### TASK BRIEF:
Return the whole listing exactly as it stands.

********************

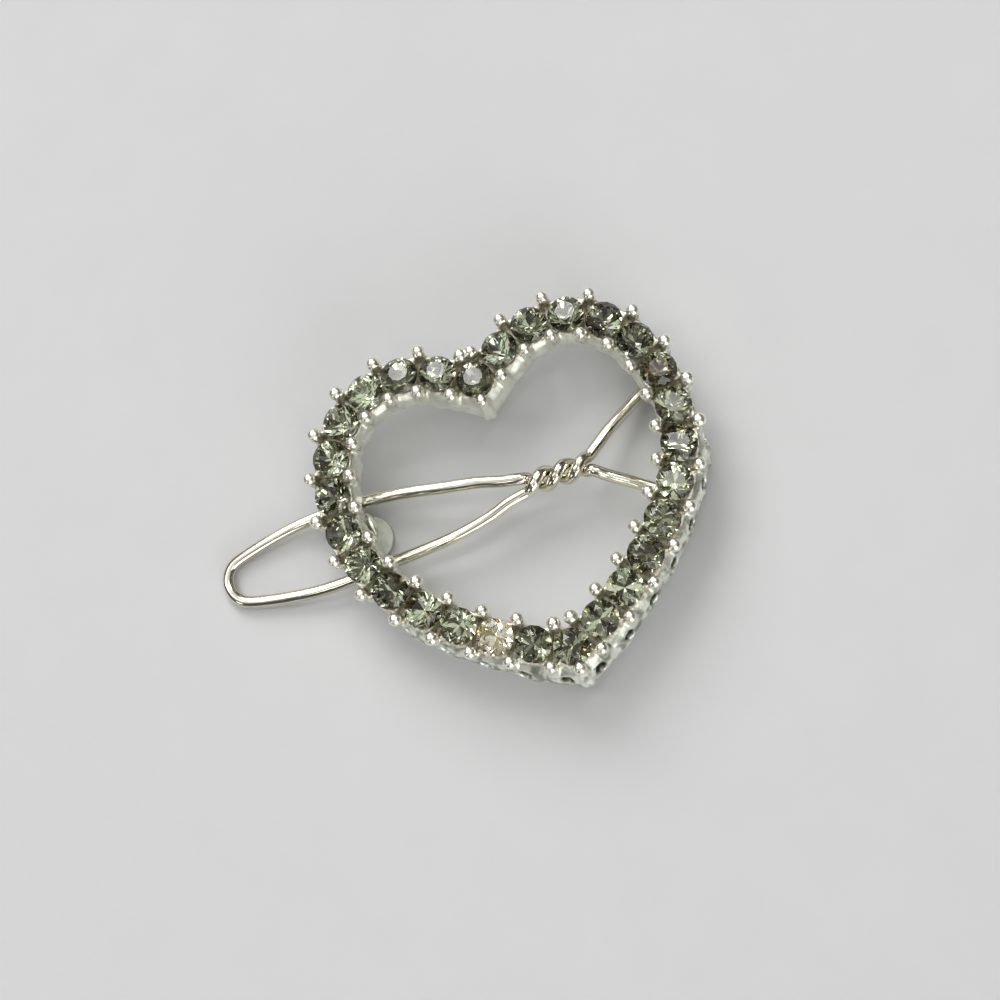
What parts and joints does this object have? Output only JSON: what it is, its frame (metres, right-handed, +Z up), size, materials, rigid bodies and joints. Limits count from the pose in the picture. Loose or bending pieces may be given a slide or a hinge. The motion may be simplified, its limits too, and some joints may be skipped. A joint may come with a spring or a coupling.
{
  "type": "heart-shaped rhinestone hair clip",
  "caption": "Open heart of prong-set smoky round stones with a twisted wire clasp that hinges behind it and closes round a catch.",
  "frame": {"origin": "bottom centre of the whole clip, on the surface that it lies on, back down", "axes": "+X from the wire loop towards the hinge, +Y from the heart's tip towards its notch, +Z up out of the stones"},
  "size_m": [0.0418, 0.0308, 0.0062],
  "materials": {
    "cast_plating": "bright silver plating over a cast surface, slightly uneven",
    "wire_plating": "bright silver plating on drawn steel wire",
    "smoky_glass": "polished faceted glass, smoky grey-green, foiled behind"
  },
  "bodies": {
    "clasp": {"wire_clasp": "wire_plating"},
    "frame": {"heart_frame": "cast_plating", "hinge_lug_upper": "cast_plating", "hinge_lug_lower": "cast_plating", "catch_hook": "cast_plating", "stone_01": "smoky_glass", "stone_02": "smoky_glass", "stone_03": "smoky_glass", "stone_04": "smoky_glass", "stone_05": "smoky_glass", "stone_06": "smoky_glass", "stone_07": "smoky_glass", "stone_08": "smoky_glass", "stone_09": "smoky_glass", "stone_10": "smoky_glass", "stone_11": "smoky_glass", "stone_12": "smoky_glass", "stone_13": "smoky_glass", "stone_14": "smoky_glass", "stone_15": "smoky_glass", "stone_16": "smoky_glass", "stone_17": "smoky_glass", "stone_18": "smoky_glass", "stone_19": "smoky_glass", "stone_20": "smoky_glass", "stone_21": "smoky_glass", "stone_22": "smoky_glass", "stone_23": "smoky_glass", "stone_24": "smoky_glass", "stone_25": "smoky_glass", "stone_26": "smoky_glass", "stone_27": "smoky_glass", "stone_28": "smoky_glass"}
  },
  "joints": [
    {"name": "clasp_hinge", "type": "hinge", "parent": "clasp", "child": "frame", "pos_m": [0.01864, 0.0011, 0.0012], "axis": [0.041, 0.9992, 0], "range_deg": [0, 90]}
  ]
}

********************

### TASK RESPONSE:
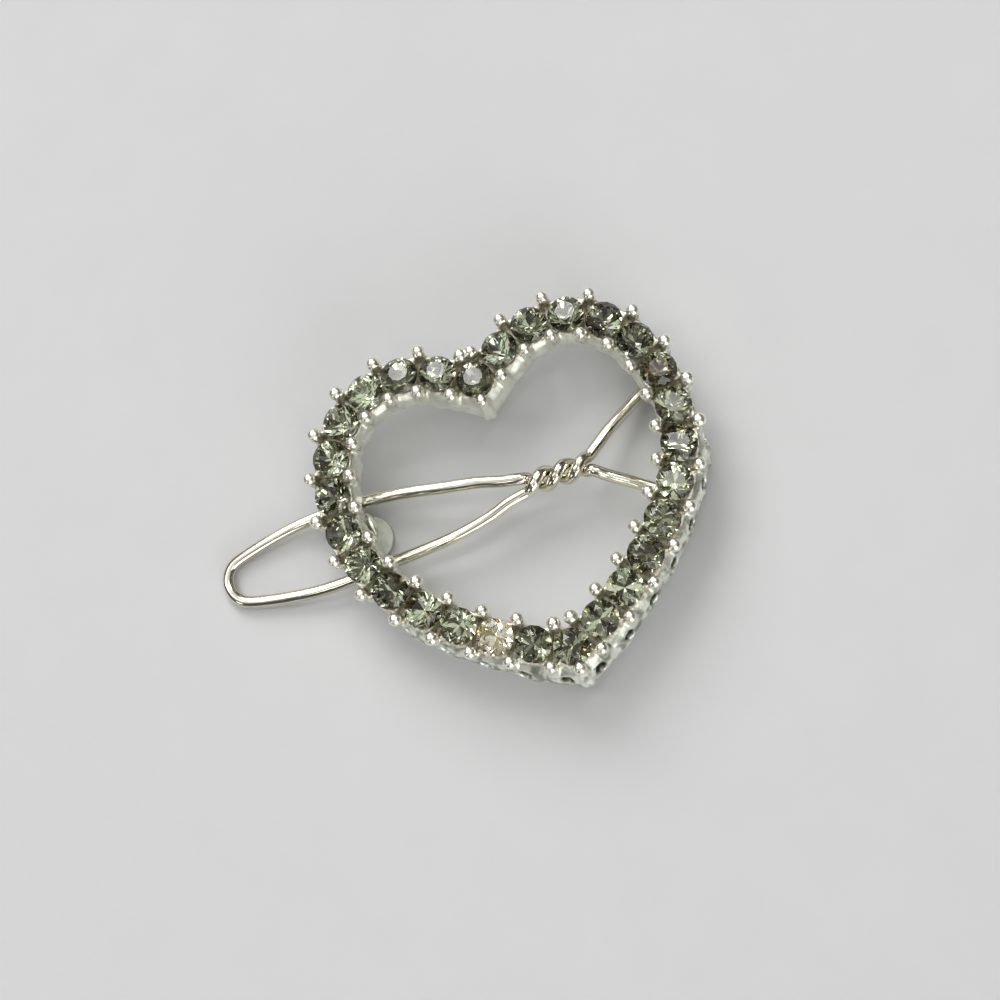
What parts and joints does this object have? Output only JSON: what it is, its frame (metres, right-handed, +Z up), size, materials, rigid bodies and joints. Limits count from the pose in the picture. Loose or bending pieces may be given a slide or a hinge. The motion may be simplified, its limits too, and some joints may be skipped. A joint may come with a spring or a coupling.
{
  "type": "heart-shaped rhinestone hair clip",
  "caption": "Open heart of prong-set smoky round stones with a twisted wire clasp that hinges behind it and closes round a catch.",
  "frame": {"origin": "bottom centre of the whole clip, on the surface that it lies on, back down", "axes": "+X from the wire loop towards the hinge, +Y from the heart's tip towards its notch, +Z up out of the stones"},
  "size_m": [0.0418, 0.0308, 0.0062],
  "materials": {
    "cast_plating": "bright silver plating over a cast surface, slightly uneven",
    "wire_plating": "bright silver plating on drawn steel wire",
    "smoky_glass": "polished faceted glass, smoky grey-green, foiled behind"
  },
  "bodies": {
    "clasp": {"wire_clasp": "wire_plating"},
    "frame": {"heart_frame": "cast_plating", "hinge_lug_upper": "cast_plating", "hinge_lug_lower": "cast_plating", "catch_hook": "cast_plating", "stone_01": "smoky_glass", "stone_02": "smoky_glass", "stone_03": "smoky_glass", "stone_04": "smoky_glass", "stone_05": "smoky_glass", "stone_06": "smoky_glass", "stone_07": "smoky_glass", "stone_08": "smoky_glass", "stone_09": "smoky_glass", "stone_10": "smoky_glass", "stone_11": "smoky_glass", "stone_12": "smoky_glass", "stone_13": "smoky_glass", "stone_14": "smoky_glass", "stone_15": "smoky_glass", "stone_16": "smoky_glass", "stone_17": "smoky_glass", "stone_18": "smoky_glass", "stone_19": "smoky_glass", "stone_20": "smoky_glass", "stone_21": "smoky_glass", "stone_22": "smoky_glass", "stone_23": "smoky_glass", "stone_24": "smoky_glass", "stone_25": "smoky_glass", "stone_26": "smoky_glass", "stone_27": "smoky_glass", "stone_28": "smoky_glass"}
  },
  "joints": [
    {"name": "clasp_hinge", "type": "hinge", "parent": "clasp", "child": "frame", "pos_m": [0.01864, 0.0011, 0.0012], "axis": [0.041, 0.9992, 0], "range_deg": [0, 90]}
  ]
}